Closed AsierGonzalez closed 2 years ago
Comment of @yuukiiwa on Slack:
Thank you for the suggestion!! Yes, I do think the checking of the number of columns is feasible. I can add that.
Comment of @uniqueg on Slack:
Perhaps you could also check the types for the integer columns, the values of the strand column, and the reference sequence format by a regex as @Asier Gonzalez suggested. If there's a particular requirement on the width of the ranges or the values of the score column, these could be validated, too, I think.
Hi @AsierGonzalez, I have updated the docker with the validations you and @uniqueg suggested: https://hub.docker.com/r/apaeval/q2_validation/tags?page=1&ordering=last_updated Thank you!!
Hi @yuukiiwa, I confirm that the new validation works as expected. I have tried it with modified chromosome names (added 'chr' before the number) and with an extra column and it failed both times. I think it would be a good idea to document this somewhere in case you want to support non-human BED files with other chromosome names, which would require changes to the validation.
Thanks!
Also, as I suggested in #147, I think that using versioning would be beneficial here.

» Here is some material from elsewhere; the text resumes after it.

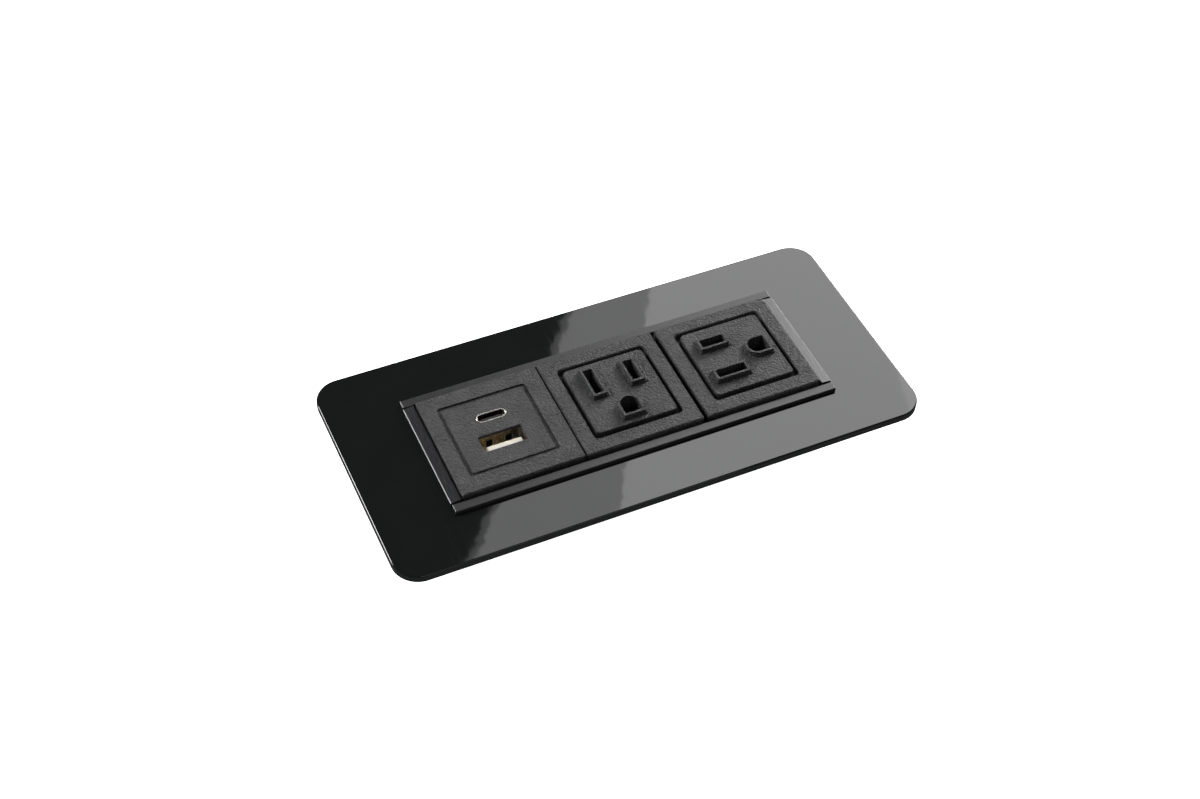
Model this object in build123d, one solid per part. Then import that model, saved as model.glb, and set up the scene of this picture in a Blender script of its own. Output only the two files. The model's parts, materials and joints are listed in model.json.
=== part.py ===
from build123d import *
import math
import os

# In-desk power module. Millimetres, +Z up, +X along the row of modules.
# The origin is on the housing's flat base, at the middle of the bezel plate.

# ---------------------------------------------------------------- driving dimensions
PLATE_LENGTH = 167.0
PLATE_WIDTH = 77.2
PLATE_THICKNESS = 2.4
PLATE_CORNER = 8.0
PLATE_EDGE_ROUND = 0.45
PLATE_TOP = 28.5
HOLE_HALF_X = 60.2
HOLE_HALF_Y = 21.2

WALL_IN = 19.5
WALL_OUT = 20.8
WALL_END = 57.9
WEB_THICKNESS = 1.8
RAIL_IN = 19.46
RAIL_OUT = 22.2
RAIL_HEIGHT = 1.37
RAIL_END = 61.1
PORT_Y = 17.0
PORT_Z = 4.2
PORT_RADIUS = 2.6
PORT_HOLE = 1.3

CAP_INNER = 58.0
CAP_OUTER = 60.0
CAP_TOP = 25.0
EAR_END = 71.0
EAR_HALF_Y = 9.0
EAR_THICKNESS = 2.7

ROW_END = 57.6
ROW_HALF_Y = 18.8
FACE_HEIGHT = 2.9
MODULE_TOP = PLATE_TOP + FACE_HEIGHT
FRAME_WALL = 1.2
FRAME_TOP_THICKNESS = 1.9
FRAME_BOTTOM = 23.0
SNAP_Z = 24.5
SNAP_DEPTH = 0.5

USB_X = -38.6
USB_WIDTH = 38.0
OUTLET_X = {1: -0.3, 2: 38.75}
OUTLET_TURN = {1: 0.0, 2: 90.0}
OUTLET_WIDTH = 37.6

TRIM_INNER = 58.0
TRIM_OUTER = 61.35
TRIM_HALF_Y = 18.85
TRIM_INNER_HEIGHT = 1.6
TRIM_OUTER_HEIGHT = 1.3
TONGUE_X = (58.15, 59.85)
TONGUE_HALF_Y = 18.6

RECESS = 28.5
RECESS_CORNER = 1.3
RECESS_MOUTH = 0.3
RECESS_SHIFT = (0.1, 0.2)
RECEPTACLE = 26.0
RECEPTACLE_CORNER = 1.4
RECEPTACLE_TOP = PLATE_TOP + 3.3
RIM_TOP = PLATE_TOP + 4.7
RIM_WALL = 0.85
RIM_STEP = 0.35
RIM_STEP_HEIGHT = 0.45
SLOT_LINE = 5.1
SLOT_SPACING = 12.7
SLOT_WIDTH = 2.9
NEUTRAL_LENGTH = 9.6
HOT_LENGTH = 7.8
GROUND_RADIUS = 2.83
GROUND_CENTRE = SLOT_LINE - 11.89
GROUND_FLAT = SLOT_LINE - 15.2

FLANGE_HALF = 17.2
FLANGE_BOTTOM = 27.9
BODY_HALF = 16.4
BODY_TOP = 27.8
BODY_BOTTOM = 7.6
POCKET_BOTTOM = 9.5
SHUTTER_Z = (25.6, 27.4)
SHUTTER_IN = 4.45
SHUTTER_OUT = 8.45
SHUTTER_TRAVEL = 3.5
SHUTTER_PLAY = 0.15

INSERT_SIZE = (28.0, 27.4)
INSERT_AT = (-39.1, 0.2)
INSERT_CORNER = 1.2
INSERT_GAP = 0.08
INSERT_BORDER = 1.1
INSERT_BORDER_DEPTH = 0.45
INSERT_TOP = MODULE_TOP - 0.05
USB_C_AT = (-39.0, 5.8)
USB_A_AT = (-39.1, -3.45)
USB_A_MOUTH = (13.4, 6.1)
USB_A_SHELL = (13.7, 6.4)
USB_A_TONGUE = (11.1, 1.9)
USB_A_TONGUE_Y = -1.45
SHELL_WALL = 0.3

BOARD_THICKNESS = 1.6
PORT_BOARD_Z = 21.0
POWER_BOARD_Z = 10.6
BOARD_HALF = 15.2

WIRE_RADIUS = 1.1
LIVE_Z = 5.6
EARTH_Z = 3.05
WIRE_ENTRY_BEND = 3.0
LIVE_TAIL_END = LIVE_Z + WIRE_RADIUS + 0.05
EARTH_TAIL_END = EARTH_Z + WIRE_RADIUS + 0.05
WIRE_START_GAP = 0.35
WIRE_ENTRY = {"hot": (-30.0, 9.0), "neutral": (-30.0, 3.0)}
WIRE_VIA = {
    "hot": [(15.0, 5.4), (4.0, 7.2), (-8.0, 9.6)],
    "neutral": [(13.0, -3.0), (-1.5, 4.5), (-11.5, 5.6)],
}
EARTH_END = (-11.0, -0.4)
LUG_REACH = 8.5

GLAND_Y = -7.5
GLAND_Z = 8.5
GLAND_THREAD = 5.0
GLAND_FLATS = 12.0
NUT_END = 55.5
SEAL_RADIUS = 4.05
CORD_RADIUS = 3.25

CLAMP_X = 66.0
CLAMP_Y = 8.0
CLAMP_BOSS_BOTTOM = 19.0
M4_RADIUS = 2.0
M4_HOLE = 2.05
DOG_Z = (4.0, 6.5)
DOG_REACH = 77.0
DOG_HALF_WIDTH = 5.0
SCREW_HEAD_Z = (1.0, 3.4)
SCREW_TOP = PLATE_TOP - PLATE_THICKNESS - 0.3
CLIP_Z = (SCREW_TOP - 0.9, SCREW_TOP - 0.35)
CLIP_GROOVE_RADIUS = 1.6
SIDES = {"left": -1, "right": 1}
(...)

As per the discussion on Slack and the meeting today:
It seems that at the moment there no validation of the input is performed at all. It seems that in the initial version of the validation script it would check if the name of the "feature", that is, column 4 in the input BED file, appeared in the reference file (lines 53 and 70-71 in validation.py from Friday 4th June). This was too stringent, so @yuukiiwa removed it temporarily (last commit on Friday 4th June).
This is not an issue as such, but we suggest that at least the format of the input file be validated (e.g. number of columns, notation of chromosomes, ...). This is what we consider the minimum validation required.